Vigorous exercise causes tiny tears in muscle fibers, leading to an immune reaction — inflammation — as the body gets to work repairing the injured cells. So the researchers screened the tissue from the massaged and unmassaged legs to compare their repair processes, and find out what difference massage would make.

They found that massage reduced the production of compounds called cytokines, which play a critical role in inflammation. Massage also stimulated mitochondria, the tiny powerhouses inside cells that convert glucose into the energy essential for cell function and repair. “The bottom line is that there appears to be a suppression of pathways in inflammation and an increase in mitochondrial biogenesis,” helping the muscle adapt to the demands of increased exercise, said the senior author, Dr.
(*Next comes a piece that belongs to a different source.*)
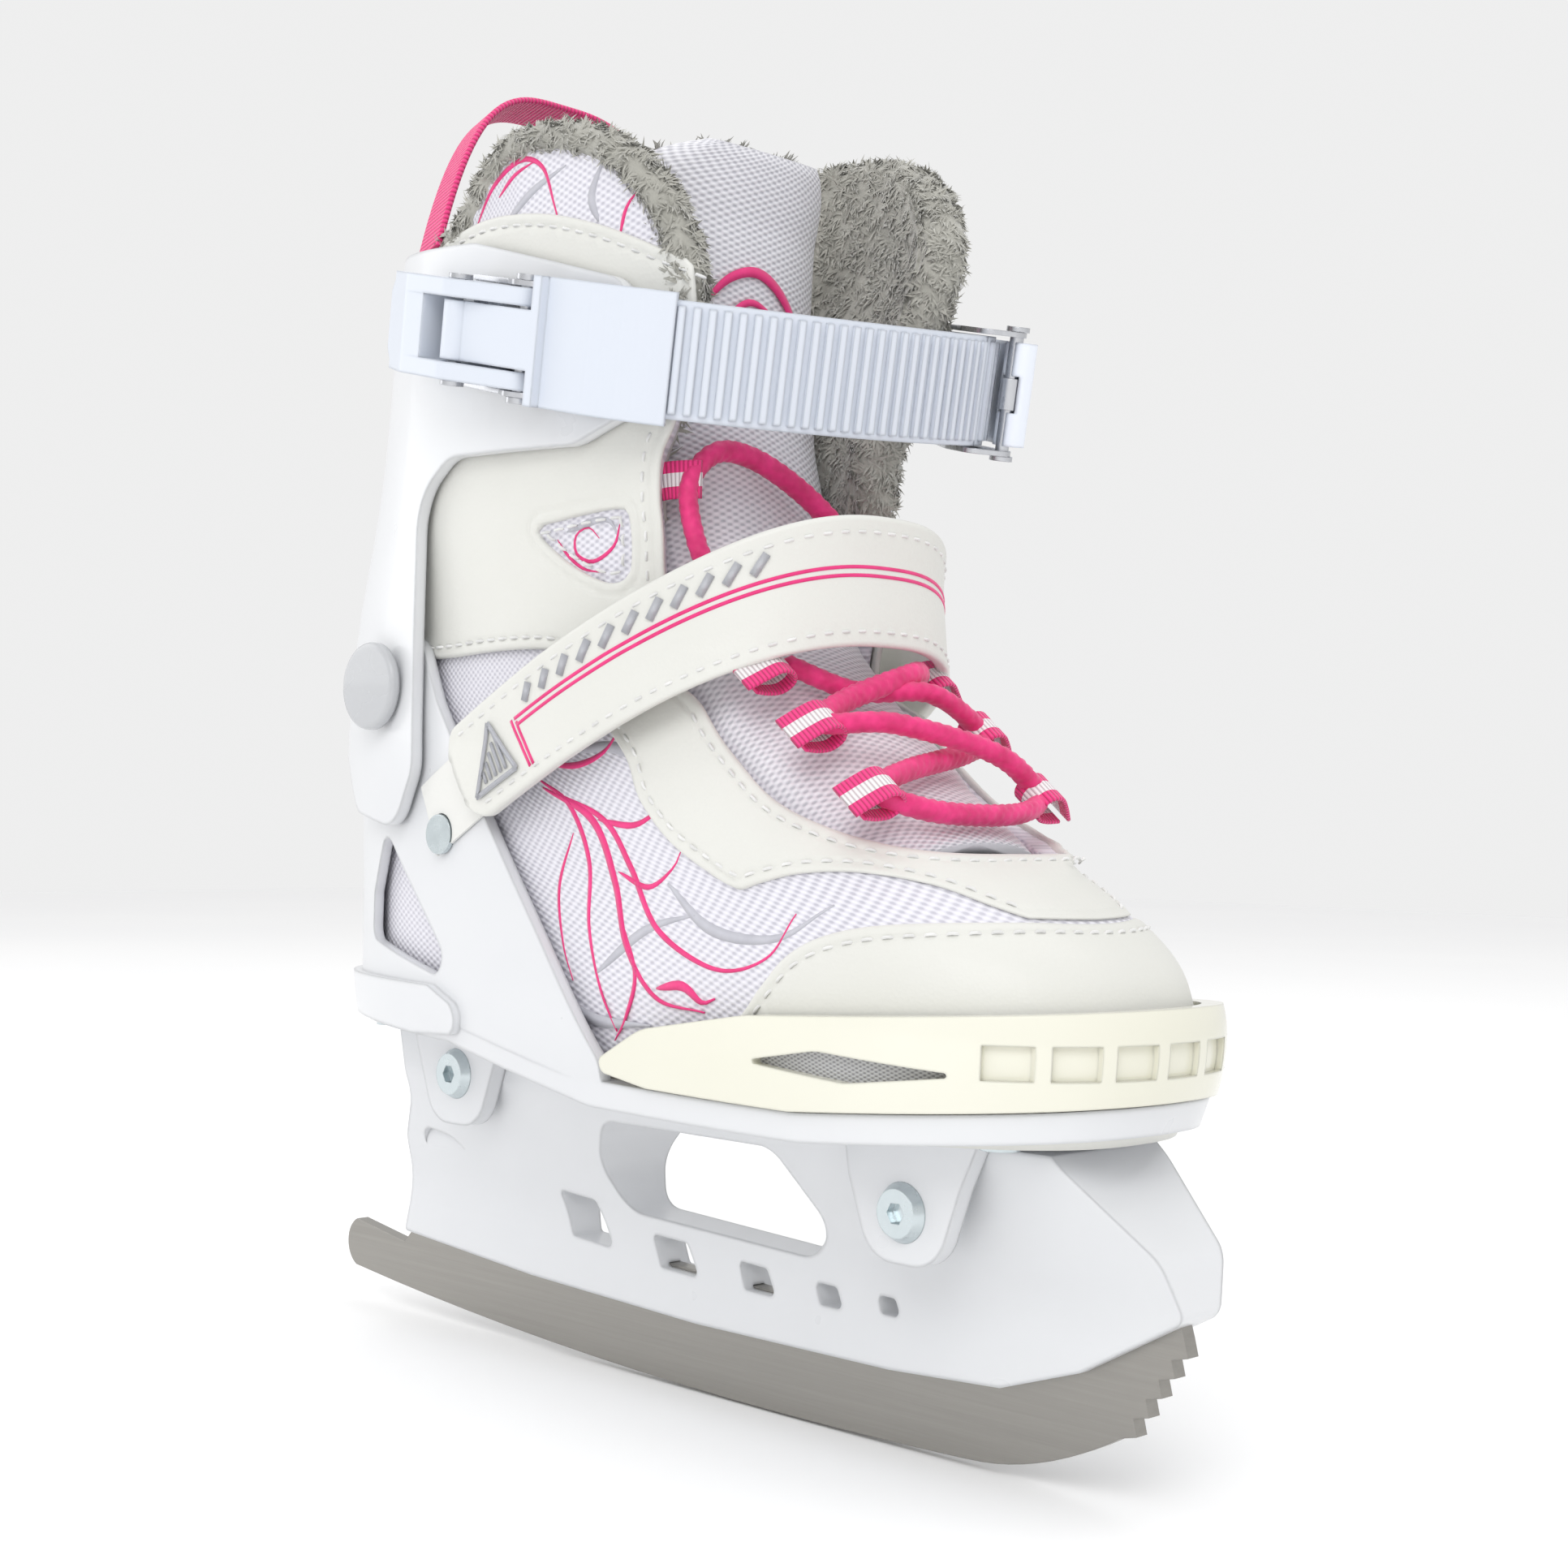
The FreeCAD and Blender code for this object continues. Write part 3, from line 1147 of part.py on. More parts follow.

Mark A. Tarnopolsky.

Dr. Tarnopolsky, a professor of pediatrics and medicine at McMaster University in Hamilton, Ontario, said that massage works quite differently from Nsaids and other anti-inflammatory drugs, which reduce inflammation and pain but may actually retard healing. Many people, for instance, pop an aspirin or Aleve at the first sign of muscle soreness. “There’s some theoretical concern that there is a maladaptive response in the long run if you’re constantly suppressing inflammation with drugs,” he said. “With massage, you can have your cake and eat it too—massage can suppress inflammation and actually enhance cell recovery.” 

“This is important research, because it is the first to show that massage can reduce pro-inflammatory cytokines which may be involved in pain,” said Tiffany Field, director of the Touch Research Institute at the University of Miami Medical School. She was not involved in the study. “We have known from many studies that pain can be reduced by massage based on self-report, but this is the first demonstration that the pain-related pro-inflammatory cytokines can be reduced.” she said.

Getting a massage from a professional masseur is obviously more expensive than taking an aspirin. But, as Dr. Field points out, massage techniques can be taught. “People within families can learn to massage each other,” she said. “If you can teach parents to massage kids, couples to massage each other. This can be cost effective.”

Dr. Tarnopolsky suggests that, in the long run, a professional massage may even be a better bargain than a pill. “If someone says “This is free and it might make you feel better, but it may slow down your recovery, do you still want it?” he asked. “Or would you rather spend the 50 bucks for a post-exercise massage that also might enhance your recovery?”